Educate Girls, an Indian NGO working to enroll out-of-school girls and increase learning for girls and boys, recently reached a major milestone: completion of the world’s first Development Impact Bond (DIB) in education. At the end of three years, Educate Girls’ results in Rajasthan exceeded the DIB’s goals, highlighting the effectiveness of their approach to both increased enrollment and learning outcomes.
Zach Slobig: We checked in last year for the first year results of the three-year bond. At that point Educate Girls had reached nearly 88 percent of the enrollment target and 50 percent of the 3-year learning target in three remote, rural blocks in Bhilwara, Rajasthan, India. These results are impressive! Help us understand the tremendous progress in learning in this final year.
Alison Bukhari and Maharshi Vaishnav: It’s rewarding and unexpected that in the final year of the DIB, children’s learning moved 79 percent more than the children in comparable schools, not on our program. That is almost the equivalent of an additional year in education. We moved from an average of about 1,400 learning gains in years one and two, to nearly 6,000 in the final year.
We are convinced that the results are a combination of three factors:
- Education outcomes take time to be realized.
- We took very tailored approaches to all our interventions in the final year.

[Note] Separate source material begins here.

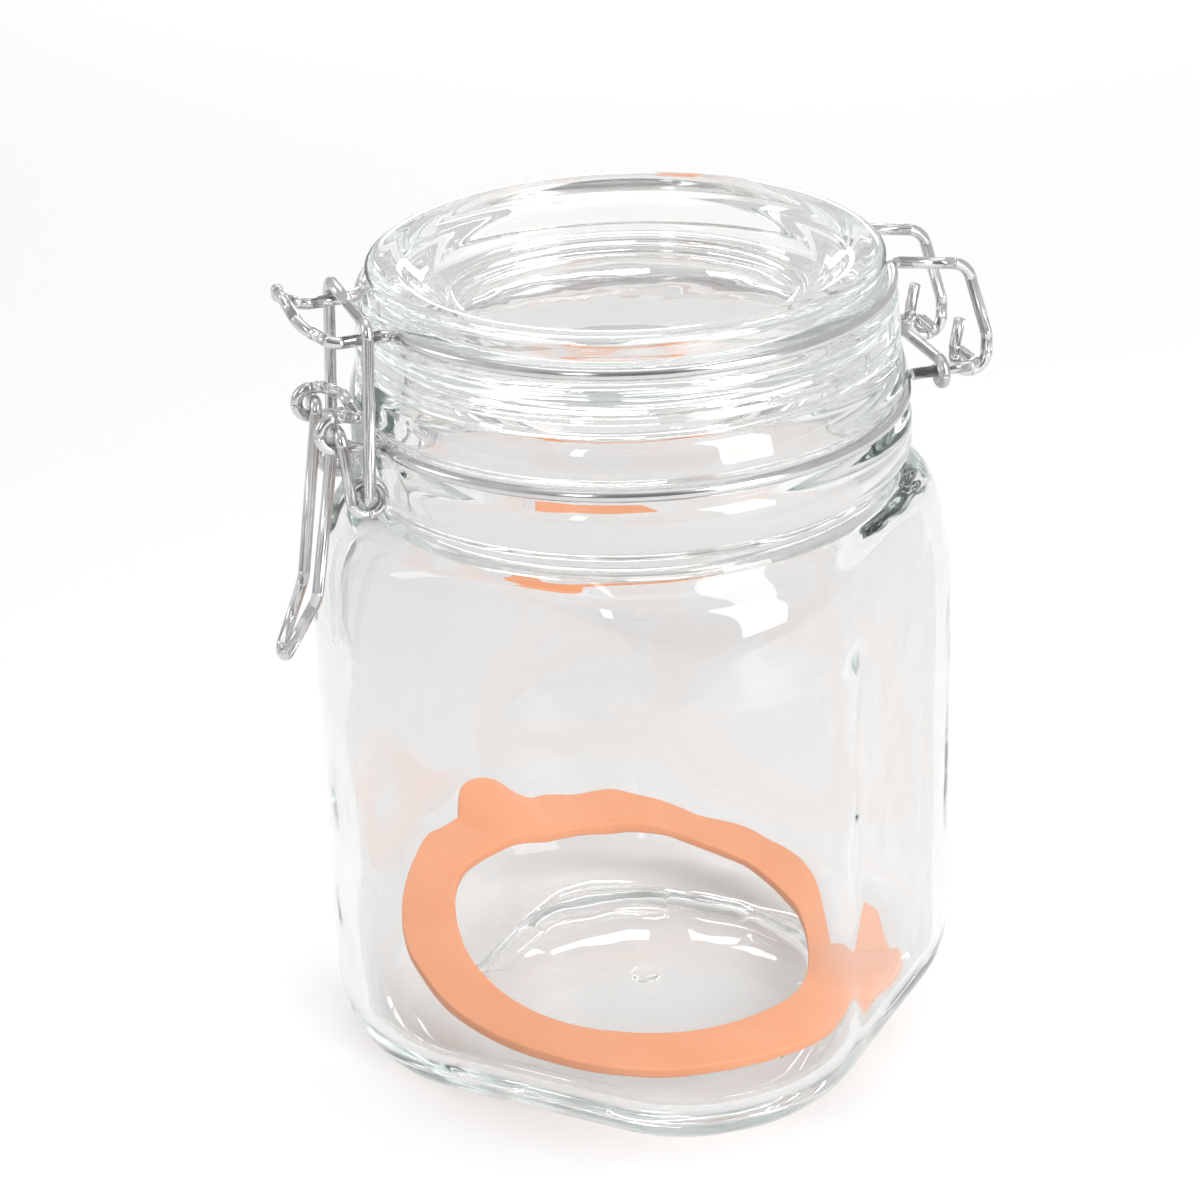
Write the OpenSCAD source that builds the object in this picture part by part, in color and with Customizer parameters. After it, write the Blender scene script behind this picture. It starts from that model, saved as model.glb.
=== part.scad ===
// Clip-top storage jar: square glass body, glass lid and a three-wire bail closure.
// Millimetres, +Z up, origin on the jar's axis at the plane it stands on.
// The clasp is at -Y, the hinge at +Y. The body's flat sides face 45 degrees off the axes.

/* [Jar body] */
// Width across the body's flat sides
body_w = 107; // [104:1:110]
// Radius of the body's four upright corners
corner_r = 35.5; // [34:0.5:37]
// Radius that rounds the body into its base
heel_r = 18; // [16:1:20]
// Radius of the same rounding inside
floor_heel_r = 9; // [8:0.5:10]
// Height where the upright walls end and the shoulder starts
shoulder_z = 92; // [90:1:94]
// Wall thickness of the body
wall = 4.5; // [4:0.5:5]
// Thickness of the floor
floor_t = 8; // [7:0.5:9]

/* [Neck] */
// Height where the shoulder meets the neck
neck_z = 114.5; // [114:0.5:115]
// Height of the jar's lip
lip_z = 140; // [139.8:0.1:140]
// Inner radius of the mouth
mouth_r = 42.5; // [41.5:0.5:43]
// Radius of the bead under the neck wire
bead_r = 51.3; // [51:0.1:51.4]

/* [Lid] */
// Height of the lid's rim
lid_top_z = 157.4; // [157:0.1:158]
// Radius of the lid's flange
flange_r = 49.3; // [49:0.1:49.4]
// Radius of the lid's upper drum
drum_r = 46.4; // [46:0.1:46.4]
// Radius of the dish in the lid's top
dish_r = 36; // [35:0.5:37]
// Play between the lid and the jar's lip
lid_play = 0.15; // [0.1:0.05:0.2]

/* [Wires] */
// Diameter of every wire
wire_d = 2.2; // [2.1:0.1:2.2]
// Radius of the lid wire's hoop, at the wire's centre
lid_hoop_r = 47.6; // [47.6:0.1:47.8]
// Height of the lid wire's hoop
lid_hoop_z = 151.6; // [151.6:0.1:151.8]
// Radius of the neck wire's hoop, at the wire's centre
neck_hoop_r = 50.06; // [50.05:0.01:50.1]
// Height of the neck wire's hoop, its rear rods and the hinge pins
neck_hoop_z = 130.6; // [130.5:0.1:130.7]

/* [Hinge] */
// Distance of the hinge pins behind the jar's axis
hinge_y = 63; // [63:0.1:63.5]
// Half the distance between the two J-hooks
hook_x = 10.3; // [10.2:0.1:10.4]
// Half the distance between the two rear rods
rod_x = 13.6; // [13.5:0.1:13.8]

/* [Clasp] */
// Distance of the lever's pivots in front of the jar's axis
pivot_y = 56.7; // [56.6:0.1:56.8]
// Height of the lever's pivots
pivot_z = 134.2; // [134.1:0.1:134.3]
// Distance of the bail's lower ends in front of the jar's axis
bail_y = 52.8; // [52.7:0.1:52.9]
// Height of the bail's lower ends
bail_z = 121.9; // [121.8:0.1:122]
// Height of the bail's top bar
bar_z = 154.6; // [154.5:0.1:154.8]

/* [Gasket] */
// Outer radius of the rubber ring
gasket_r = 45.5; // [44.5:0.5:45.5]
// Radius of the rubber ring's hole
gasket_hole_r = 34.5; // [34:0.5:36]
// Thickness of the rubber
gasket_t = 2; // [1.5:0.1:2.2]

/* [Hidden] */

wire_r = wire_d / 2;
core_step = 0.04;
core_reach = 0.15;
round_fn = 96;
wire_fn = 24;
big = 200;

// ---- Wire work: a wire is a list of corners, each bent to its own radius ----

function unit(v) = v / norm(v);
// How far before a corner its bend starts
function bend_cut(a, b, c, r) =
    let (u = unit(a - b), v = unit(c - b), opening = acos(u * v)) r / tan(opening / 2);
// Where the bend at corner i starts, seen along the direction towards its neighbour
function bend_end(pts, bends, i, towards) =
    let (reach = (i == 0 || i == len(pts) - 1) ? 0
            : bend_cut(pts[i - 1], pts[i], pts[i + 1], bends[i]))
    pts[i] + unit(pts[towards] - pts[i]) * reach;
function frame_of(x, y, z, at) =
    [[x[0], y[0], z[0], at[0]], [x[1], y[1], z[1], at[1]], [x[2], y[2], z[2], at[2]], [0, 0, 0, 1]];
// A direction square to v
function square_to(v) = unit(cross(v, abs(v[2]) < 0.9 ? [0, 0, 1] : [1, 0, 0]));

// A straight length is a hair thinner than the bends and reaches a little way into each of them
module straight(a, b) {
    along = unit(b - a);
    side = square_to(along);
    multmatrix(frame_of(side, cross(along, side), along, a - along * core_reach))
        cylinder(h = norm(b - a) + 2 * core_reach, d = wire_d - core_step, $fn = wire_fn);
}

module bend(a, b, c, r) {
    u = unit(a - b);
    v = unit(c - b);
    opening = acos(u * v);
    centre = b + unit(u + v) * r / sin(opening / 2);
    out = unit(b + u * bend_cut(a, b, c, r) - centre);
    multmatrix(frame_of(out, -u, cross(out, -u), centre))
        rotate_extrude(angle = 180 - opening, $fn = r > 10 ? round_fn * 2 : 48)
            translate([r, 0]) circle(d = wire_d, $fn = wire_fn);
}

module wire(pts, bends) {
    for (i = [0 : len(pts) - 2])
        straight(bend_end(pts, bends, i, i + 1), bend_end(pts, bends, i + 1, i));
    for (i = [1 : len(pts) - 2])
        bend(pts[i - 1], pts[i], pts[i + 1], bends[i]);
}

function flip(p) = [-p[0], p[1], p[2]];
// The whole of a wire that is the same on both sides, from its +X half
function both_sides(half) = concat([for (i = [len(half) - 1 : -1 : 0]) flip(half[i])], half);
function both_bends(half) = concat([for (i = [len(half) - 1 : -1 : 0]) half[i]], half);

// Corners of a hoop of radius r that runs from its front end to its rear end on the +X side.
// Each end angle is where the wire leaves the circle along its tangent, towards the plane x = lane.
function hoop_front(r, angle, lane, z) = [lane, (lane * sin(angle) - r) / cos(angle), z];
function hoop_rear(r, angle, lane, z) = [lane, (r - lane * sin(angle)) / cos(angle), z];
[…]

- Our staff had a clear motivation and passion to achieve the targets and demonstrate that every child counts.
We are normally subjected to quite short-term funding and must renew grant agreements on an annual basis. It is hard to deliver meaningful outcomes in this short time frame. Often, we are left reporting against our activities and some basic outputs over a year. With the DIB we were able to secure three years-worth of funding, but even this is not enough in a program that includes innovation and adaptive management, particularly in the education sector.